Regulation 14C’s applicability is less clear in the written consent scenario where no meeting is being held (which we will call the “Non‑Unanimous Written Consent, No Meeting Scenario”).  Rule 14c‑2(a)(1) is admittedly and unfortunately ambiguous in this regard.  It states the coverage of written consents (the “Written Consent Clause”) in the form of a dependent clause ‒ i.e., “including the taking of corporate action by the written authorization or consent of security holders . . .” ‒ in a sentence that begins:  “In connection with every annual or other meeting of [security holders] . . . .”  That grammatical structure allows one to read the overall sentence as meaning that the Written Consent Clause does not apply where there is no shareholders meeting.  Under such a reading, Regulation 14C would not apply in the Non‑Unanimous Written Consent, No Meeting Scenario.

We believe such a reading is misguided and problematic, and that Regulation 14C applies in the Non‑Unanimous Written Consent, No Meeting Scenario.  To read Rule 14c‑2(a)(1) otherwise would make the Written Consent Clause non‑sensical.  It would then only cover a tiny (and strange) universe of situations ‒ i.e., where a meeting is being held even though the subject action is being taken by written consent.  We can envision a happenstance scenario where a Non‑Unanimous Written Consent is being executed around the same time that a completely unrelated meeting of shareholders is otherwise scheduled.  However, it is inconceivable that such a happenstance scenario is the intended focus of the Written Consent Clause.  Yet, that is precisely what non‑applicability of Regulation 14C to the Non‑Unanimous Written Consent, No Meeting Scenario would mean.

As a result, we believe Regulation 14C operates to impose the 20‑day delay on the effectiveness of the subject action in the hypothetical situation we describe above.  However, we do not believe it would invalidate the action per se if such delayed effectiveness does not otherwise have the practical effect of doing so.  That said, where a company never files and delivers a compliant Information Statement as contemplated by Regulation 14C, we believe the effectiveness of the purported action will be open to potential challenge, if a claimant can establish the requisite interest in the matter to bring a lawsuit (the de facto equivalent of standing) and harm to the claimant.

We have found no explicit definitive discussion of those matters, whether by the SEC or securities law commentators.  All discussions we have seen presume applicability of Regulation 14C in the Non‑Unanimous Written Consent, No Meeting Scenario, and none of them address specifically the effectiveness timing issue.
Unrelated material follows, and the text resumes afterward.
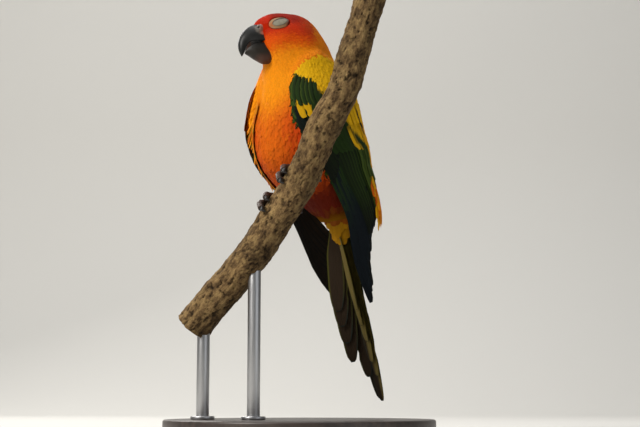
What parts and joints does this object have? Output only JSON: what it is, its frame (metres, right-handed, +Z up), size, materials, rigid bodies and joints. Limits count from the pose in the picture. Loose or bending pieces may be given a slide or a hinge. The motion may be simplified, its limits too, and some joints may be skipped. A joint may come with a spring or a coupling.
{
  "type": "sun conure",
  "caption": "Life-size still sun conure dozing upright with closed eyes, gripping a slanting cut branch on a round display stand, wings folded and long tail hanging.",
  "frame": {"origin": "centre of the stand base's underside, on the floor", "axes": "+Z up; the bill points along -X; the picture looks along +Y with +X to its right; the tail hangs towards +X and +Y"},
  "size_m": [0.17, 0.17, 0.2688],
  "materials": {
    "plumage_head": "soft matte feathers, red-orange face and crown",
    "plumage_neck": "soft matte feathers, orange going to yellow on the nape",
    "plumage_body": "soft matte feathers, orange breast and belly, yellow back",
    "plumage_wing": "matte flight feathers, dark green and blue-black, with yellow coverts",
    "plumage_tail": "matte flight feathers, dark olive",
    "eyelid": "bare pale grey skin",
    "bill_horn": "black-grey horn with a soft sheen",
    "foot_skin": "dark grey scaly skin, dark claws",
    "bark": "grey-brown bark with pale patches and pale cut ends",
    "stand_base": "dark stained, satin",
    "stand_rod": "brushed"
  },
  "bodies": {
    "root": {"head": "plumage_head", "neck": "plumage_neck", "torso": "plumage_body", "wing_left": "plumage_wing", "wing_right": "plumage_wing", "tail": "plumage_tail", "thigh_left": "plumage_body", "thigh_right": "plumage_body", "eye_left": "eyelid", "eye_right": "eyelid", "bill_upper": "bill_horn", "bill_lower": "bill_horn", "foot_left": "foot_skin", "foot_right": "foot_skin", "perch_branch": "bark", "stand_base": "stand_base", "stand_rod_lower": "stand_rod", "stand_rod_upper": "stand_rod"}
  },
  "joints": []
}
On the other hand, we have seen at least one instance ‒ actually, it is a series of consistent actions by one company ‒ where a company (and apparently its counsel) appear to believe otherwise.  That company filed a Form 8‑K on multiple occasions to disclose corporate actions that had been taken via Non‑Unanimous Written Consents by a small group of affiliated shareholders.  In each case, the company did not file or deliver an Information Statement pursuant to Regulation 14C, and it stated the subject action as being “effective immediately”.  We doubt the soundness of that approach and do not recommend it.